Scientific research in Brazil occurs at universities and research institutions. Most funding comes from federal agencies that support research programs at federal universities and institutes. Each state also has its own research funding agency that supports programs at its state universities and institutions. Collaborations among federal and state universities and institutions are common. With the exception of the state of São Paulo, the strongest research programs are associated with federal universities.

This system works well when the economy is booming, but when money is tight, science often pays the price. “Science in Brazil remains subject to governmental policies, which means that every new government decides on its own science and technology policy,” says Helena Nader, president of the Brazilian Society for the Advancement of Science. Resources are set aside for science and technology in the annual budget, but getting the full allocation requires the support of finance ministers or the president. That support is lacking.

Brazil is currently in the midst of its worst economic recession in decades, which many blame on the previous administration’s mismanagement of public funds. Severe austerity measures are now in place. Science funding for federal agencies has decreased consistently since 2015, and in some cases almost disappeared. This is also true for most state funding agencies.

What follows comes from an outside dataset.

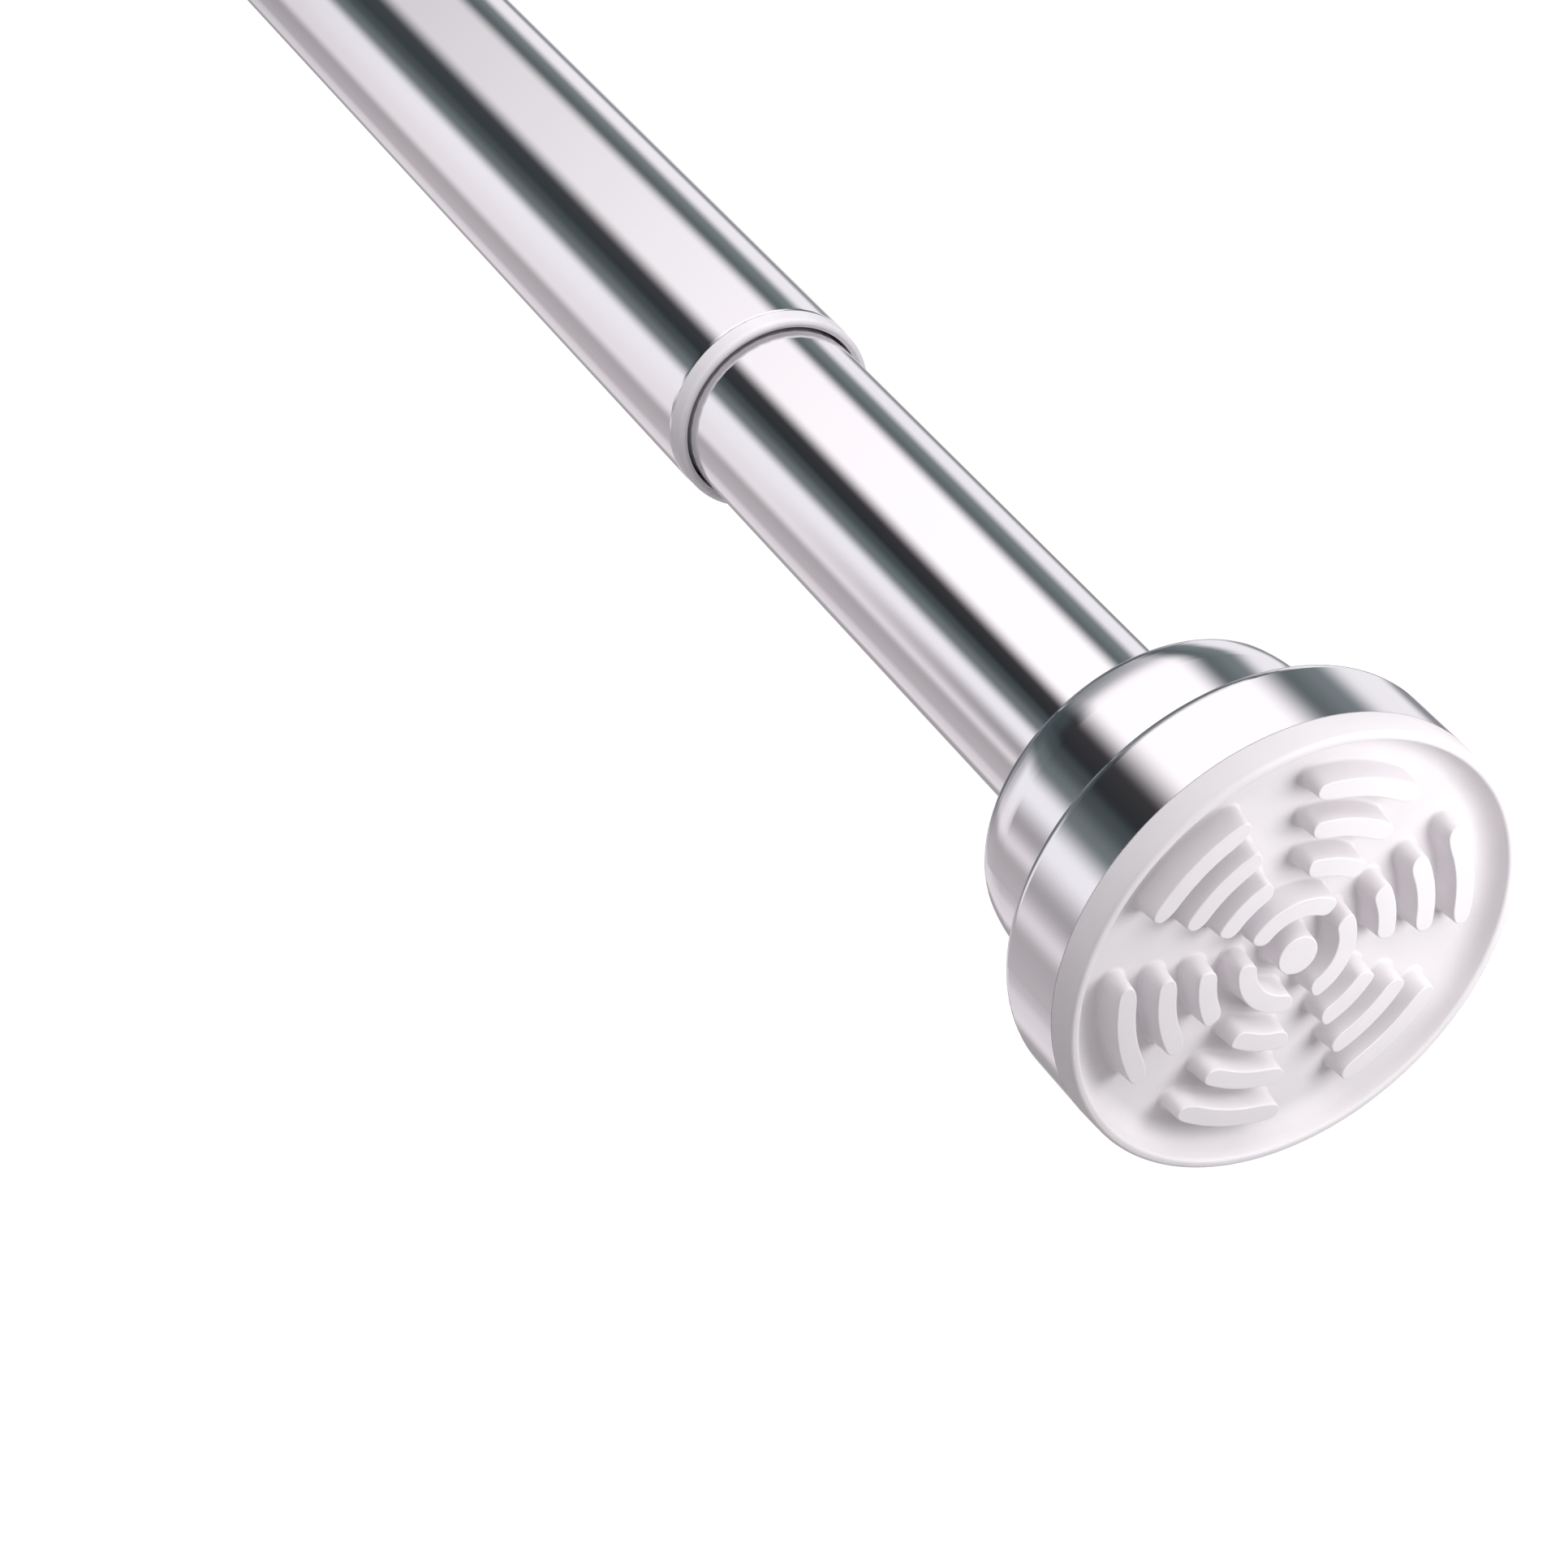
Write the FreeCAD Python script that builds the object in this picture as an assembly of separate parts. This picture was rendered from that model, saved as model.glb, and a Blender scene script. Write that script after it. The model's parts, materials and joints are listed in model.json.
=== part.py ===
import FreeCAD, Part
import math
import os

from FreeCAD import Vector

# Spring tension rod: two telescoping tubes between two capped rubber pads, wedged between walls.
# Millimetres. X runs along the rod from the outer tube's pad (x = 0) to the inner tube's pad,
# Z is up. Profiles are drawn as (x, radius) and turned about the X axis.

# Tubes
INNER_TUBE_DIAMETER = 22.2
INNER_TUBE_WALL = 0.5
OUTER_TUBE_WALL = 0.6
OUTER_TUBE_LENGTH = 454.0
INNER_TUBE_SHOWN = 81.0
SHUT_GAP = 1.0
TUBE_MOUTH_ROUND = 0.35
CRIMP_WIDTH = 2.4
CRIMP_DEPTH = 0.4
CRIMP_FROM_END = 7.0

# Clearances, all on the radius unless they say end
RUNNING_CLEARANCE = 0.08
SEAT_CLEARANCE = 0.05
END_CLEARANCE = 0.3
FREE_CLEARANCE = 0.35

# Guide collar in the outer tube's mouth
COLLAR_SLEEVE_WALL = 0.67
COLLAR_SLEEVE_LENGTH = 24.0
COLLAR_FLANGE_LENGTH = 2.3
COLLAR_FLANGE_STEP = 0.1
COLLAR_EDGE_ROUND = 0.6
COLLAR_BELL = 0.45
COLLAR_BELL_DEPTH = 0.25
COLLAR_LEAD_IN = 0.17
COLLAR_LEAD_IN_LENGTH = 2.0
COLLAR_SLOT_WIDTH = 2.0
COLLAR_SLOT_LENGTH = 16.0
COLLAR_SLOTS = 3

# Stepped end cap, from the tube outwards and from the pad along the rod
CAP_NECK_PROUD = 7.75
CAP_RIM_PROUD = 6.08
CAP_RIM_LENGTH = 9.3
CAP_RIM_ROUND = 1.6
CAP_SHOULDER_RISE = 2.4
CAP_ROOT_ROUND = 0.9
CAP_NECK_LENGTH = 13.7
CAP_NECK_CROWN = 0.7
CAP_CROWN_LENGTH = 3.2
CAP_CROWN_ROUND = 14.0
CAP_NECK_ROUND = 1.8
CAP_FRONT_CROWN = 1.0
CAP_MOUTH_GAP = 0.22
CAP_MOUTH_DEPTH = 1.0
CAP_MOUTH_ROUND = 0.3
CAP_WALL = 1.8
CAP_WEB = 2.0
CAP_RIBS = 6
CAP_RIB_THICKNESS = 1.4

# The outer cap's neck runs out in a long flare, the inner cap's in a short one
OUTER_CAP_FLARE = 1.75
OUTER_CAP_FLARE_LENGTH = 6.0
OUTER_CAP_FLARE_ROUND = 17.0
INNER_CAP_FLARE = 0.25
INNER_CAP_FLARE_LENGTH = 1.6
INNER_CAP_FLARE_ROUND = 3.0

# Rubber pad and its tread
PAD_RIM_THICKNESS = 3.5
PAD_DRAFT = 0.15
PAD_EDGE_ROUND = 0.45
PAD_CREST_WIDTH = 1.0
PAD_CREST_ROUND = 0.4
PAD_COVE_WIDTH = 0.6
PAD_COVE_ROUND = 2.4
PAD_SPIGOT_DEPTH = 3.0
TREAD_HEIGHT = 3.0
TREAD_DRAFT = 0.25
TREAD_BOSS_RADIUS = 2.3
TREAD_RING_RADIUS = 5.88
TREAD_RING_SPAN = 97.7
TREAD_RING_CORNERS = (9.0, 12.0)
TREAD_RING_ARCS = 3
TREAD_SECTORS = 6
TREAD_SECTOR_SPAN = 38.0
TREAD_BAR_CORNERS = (4.0, 8.0)
TREAD_ROWS = 3
TREAD_ROW_PITCH = 4.65
TREAD_BAR_WIDTH = 2.2
TREAD_BAR_TIP = 0.45
OUTER_TREAD_TURN = 81.0
INNER_TREAD_TURN = 81.0

# Ribbed plug, washer and screw that hold a cap on its tube
PLUG_FLANGE = 1.5
PLUG_LENGTH = 16.0
PLUG_CORE_RADIUS = 5.0
PLUG_RIBS = 8
PLUG_RIB_THICKNESS = 1.6
SCREW_RADIUS = 2.0
SCREW_LENGTH = 15.0
SCREW_HEAD_RADIUS = 4.0
SCREW_HEAD_HEIGHT = 2.6
SCREW_RECESS_WIDTH = 1.0
SCREW_RECESS_SPAN = 4.4
SCREW_RECESS_DEPTH = 1.5
WASHER_RADIUS = 5.5
WASHER_THICKNESS = 0.8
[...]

Science has been hit particularly hard. “The cuts in funding have been much larger than the actual drop in the Brazilian gross domestic product. That is to say, the share of sacrifices taken by the scientific system has been much larger than the downturn in the economy,” says Osvaldo Novais de Oliveira Jr., president of Sociedade Brasileira de Pesquisa em Materiais (SBPMat), the Brazilian Materials Research Society.

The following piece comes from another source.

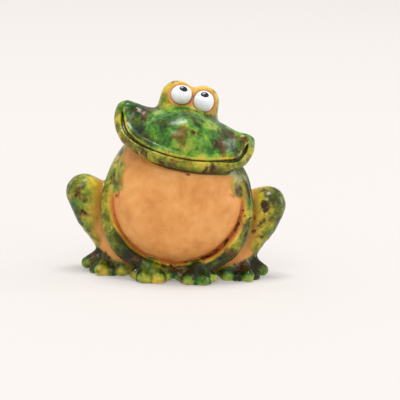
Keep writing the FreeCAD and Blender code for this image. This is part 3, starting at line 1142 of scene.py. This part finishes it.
# ---------------- build
SLOTS = {item["node"]: item["material_slot"] for item in frame["record"]["subparts"]}
HOLLOW = ("belly_shell", "back_shell", "head_shell")
BEND_SPREAD = 2.5  # distance over which the surface's bend is felt, mm
EYE_STEP = STEP / 2
EYE_MARGIN = 2.0  # room round the eyeball in its grid
EYE_UNEVENNESS = (0.12, 9.0, 21)  # height, wavelength and seed, mm
PUPIL_HALF_WIDTH = 3.3
PUPIL_HALF_HEIGHT = 2.6
PUPIL_PROUD = 0.55  # how far it stands out of the eyeball
PUPIL_ROOT = 0.8  # how far it goes into it
PUPIL_ROUNDING = 1.1


def finish_piece(piece, node, material):
    piece.data.materials.append(material)
    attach(piece, "root")
    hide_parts(node)


def build_clay(sculpture):
    materials = {}
    zones = glaze_zones()
    spots, smudges = (laid_on(sculpture, found) for found in front_spots())
    spots += back_spots(sculpture)
    for node in sculpture.claims:
        points, quads = sculpture.piece(node, node in HOLLOW)
        bare, green, emerald = blend_zones(points, zones).T
        piece = make_mesh("clay_" + node, soften(sculpture, points, bare), quads)
        # brown spots, plus the painted shade in the groove round the belly
        stain_and_shade = np.maximum(spot_stain(points, spots, smudges), groove_shade_and_stain(points))
        bend = bend_of(sculpture, points, BEND_SPREAD)
        masks = {"bare": bare, "green": green, "emerald": emerald, "stain_and_shade": stain_and_shade, "bend": bend}
        for name, values in masks.items():
            add_mask(piece.data, name, values)
        slot = SLOTS[node]
        materials[slot] = materials.get(slot) or glazed_clay(slot)
        finish_piece(piece, node, materials[slot])


def pupil_form(side):
    """A flat drop of glaze on the eyeball: an oval column cut between two shells round the eyeball."""
    centre, radii = eye_shape(side)
    gaze = node_centre("pupil_" + side) - centre
    gaze /= np.linalg.norm(gaze)
    across = HEAD_TURN @ np.array([1.0, 0.0, 0.0])
    across -= gaze * (across @ gaze)
    across /= np.linalg.norm(across)
    up = np.cross(gaze, across)

    def form(x, y, z):
        px, py, pz = x - centre[0], y - centre[1], z - centre[2]
        wide = (px * across[0] + py * across[1] + pz * across[2]) / PUPIL_HALF_WIDTH
        tall = (px * up[0] + py * up[1] + pz * up[2]) / PUPIL_HALF_HEIGHT
        ahead = px * gaze[0] + py * gaze[1] + pz * gaze[2]
        column = (np.sqrt(wide**2 + tall**2) - 1.0) * PUPIL_HALF_HEIGHT
        shell = ellipsoid(x, y, z, centre, radii)
        drop = smooth_max(column, shell - PUPIL_PROUD, PUPIL_ROUNDING)
        return np.maximum(np.maximum(drop, -(shell + PUPIL_ROOT)), -ahead)

    return form


def build_eyes(sculpture):
    white, black = eye_glaze("eye_white"), pupil_glaze("eye_black")
    height, length, seed = EYE_UNEVENNESS
    for side in SIDES:
        centre, radii = eye_shape(side)
        for node, form, material in (
            ("eyeball_" + side, eyeball(side), white),
            ("pupil_" + side, pupil_form(side), black),
        ):
            grid = Grid(centre - radii - EYE_MARGIN, centre + radii + EYE_MARGIN, EYE_STEP)
            x, y, z = np.meshgrid(*grid.axes, indexing="ij", sparse=True)
            values = form(x, y, z)
            vertices, quads = surface_net(values)
            points = grid.low + settle(values, vertices) * EYE_STEP
            uneven = height * ripple(points, length, seed)
            outward = (points - centre) / np.linalg.norm(points - centre, axis=1)[:, None]
            points = points + outward * uneven[:, None]
            piece = make_mesh("glazed_" + node, points, quads)
            add_mask(piece.data, "bare", -sample(sculpture.solid, sculpture.lattice(points)))
            finish_piece(piece, node, material)


# ---------------- stage
CAMERA_TARGET = (0.0180, 0.002, 0.0556)
CAMERA_ELEVATION = math.radians(10.0)
CAMERA_ROLL = math.radians(2.3)
CAMERA_DISTANCE = 1.45
FRAME_WIDTH = 0.300  # what the picture spans at the object
SENSOR = 36.0


def build_camera():
    data = bpy.data.cameras.new("camera")
    data.sensor_width = SENSOR
    data.lens = SENSOR * CAMERA_DISTANCE / FRAME_WIDTH
    camera = bpy.data.objects.new("camera", data)
    aim = Matrix.Translation(CAMERA_TARGET)
    tilt = Matrix.Rotation(math.pi / 2 - CAMERA_ELEVATION, 4, "X")
    back = Matrix.Translation((0, 0, CAMERA_DISTANCE))
    camera.matrix_world = aim @ tilt @ Matrix.Rotation(CAMERA_ROLL, 4, "Z") @ back
    bpy.context.scene.collection.objects.link(camera)
    bpy.context.scene.camera = camera


FLOOR_SIZE = 16.0
FLOOR_LOOK = {  # a little light of its own keeps it pale
    "Base Color": (0.44, 0.42, 0.407),
    "Roughness": 0.9,
    "Specular IOR Level": 0.1,
    "Emission Color": (1.0, 0.96, 0.935),
    "Emission Strength": 0.287,
}
WORLD_COLOUR = (1.0, 0.985, 0.97)
WORLD_STRENGTH = 0.75
LIGHT_TARGET = (0, 0, 0.08)
LIGHTS = [  # name, position and size in metres, power in watts
    ("top", (-0.15, 0.20, 8.00), (3.7, 2.1), 420.0),
    ("key", (-1.60, -5.40, 6.00), (3.0, 2.2), 100.0),
    ("fill", (6.2, -4.8, 2.8), (2.8, 4.2), 44.0),
    ("side", (6.8, 2.2, 2.2), (2.0, 3.4), 90.0),
]


def build_floor():
    bpy.ops.mesh.primitive_plane_add(size=FLOOR_SIZE)
    floor = bpy.context.object
    floor.name = "floor"
    paint = Painter("floor")
    for name, value in FLOOR_LOOK.items():
        paint.feed(paint.shader.inputs[name], value)
    floor.data.materials.append(paint.material)


def build_world():
    world = bpy.data.worlds.new("world")
    world.use_nodes = True
    background = world.node_tree.nodes["Background"]
    background.inputs["Color"].default_value = (*WORLD_COLOUR, 1)
    background.inputs["Strength"].default_value = WORLD_STRENGTH
    bpy.context.scene.world = world
    bpy.context.scene.view_settings.view_transform = "Standard"


def area_light(name, position, size, power):
    data = bpy.data.lights.new(name, "AREA")
    data.shape = "RECTANGLE"
    data.size, data.size_y = size
    data.energy = power
    light = bpy.data.objects.new(name, data)
    light.location = position
    light.rotation_euler = (Vector(LIGHT_TARGET) - Vector(position)).to_track_quat("-Z", "Y").to_euler()
    bpy.context.scene.collection.objects.link(light)


build_camera()
build_floor()
build_world()
for light in LIGHTS:
    area_light(*light)
FROG = Sculpture()
build_clay(FROG)
build_eyes(FROG)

The impact of these cuts varies by state. Some, like Rio de Janeiro and Rio Grande do Sul, have virtually no money for universities or research. States that rely less on federal research funding or whose local economies have fared better during the recession are more stable, but the strain is widespread. Not only is the lack of funding troubling, says Oliveira, but the present federal government has not presented a detailed plan for its strategy in science, technology, and innovation. “We do not know whether the government values science and technology as an asset for the country,” he says.

In May of 2016, then-interim Brazilian President Michael Temer merged the science ministry with the communications ministry, requiring the already dramatically reduced budget to be shared. An important federal funding agency within the ministry, the National Council for Scientific and Technological Development, was moved beneath more layers of bureaucracy in this transition. A recently passed constitutional amendment includes severe restrictions on science and technology funding for at least the next 10 years.

The result of all of this is an atmosphere of insecurity and anxiety among Brazilian scientists. There is looming fear that young scientists will leave the field or even leave Brazil altogether, and anecdotally, this is already happening. Not only could Brazil’s growing materials community lose ground in research areas like metallurgy, conducting polymers, and bioactive materials from such an exodus, the country could miss out on an opportunity for a more stable financial future.

“For the country to develop in a sustainable manner, we need to improve our innovation system,” Oliveira says. “Brazil has managed to build a reasonable scientific basis, but this has not been sufficient to transform knowledge into technology and wealth. If the funding crisis persists, we shall not be able to innovate further, as we will not have the human resources qualified for that.”

The crisis could severely impact Brazil’s capacity for research in other ways. Edgar Dutra Zanotto, a materials scientist and member of the Brazilian Academy of Sciences, cites concerns about the community’s ability to maintain electron microscopes, spectrometers, laser devices, and other tools that require costly parts or maintenance by non-Brazilian technicians and engineers. A very restrictive funding situation could also jeopardize national projects like Sirius and a planned multipurpose nuclear reactor.

In response to these concerns, scientists, funding agencies, and scientific organizations from across the country are meeting with politicians and ministers, organizing seminars, writing letters to the press, and holding protests. “I would risk saying that, in addition to organizing their annual meetings, this has been the most important activity of all these societies in the past year and still is currently,” Zanotto says.

There is cautious optimism that these efforts will create change, and a few faint positive signs are emerging. The first private foundation for funding science research and outreach in Brazil is expected to open its doors in 2017. Many efforts are under way to find new partnerships and international funding for research programs. There are glimmers of hope that the worst of the crisis is over, but the situation remains very much in flux.

“It is hard to be optimistic in Brazil at the present situation, but we cannot abdicate hope. Our country has enormous [potential], that we are slowly, step by step, learning to identify and make good use of,” Nader says. “Science will help Brazil to overcome the present crisis and be ready for a new period of sustainable growth that will certainly come.”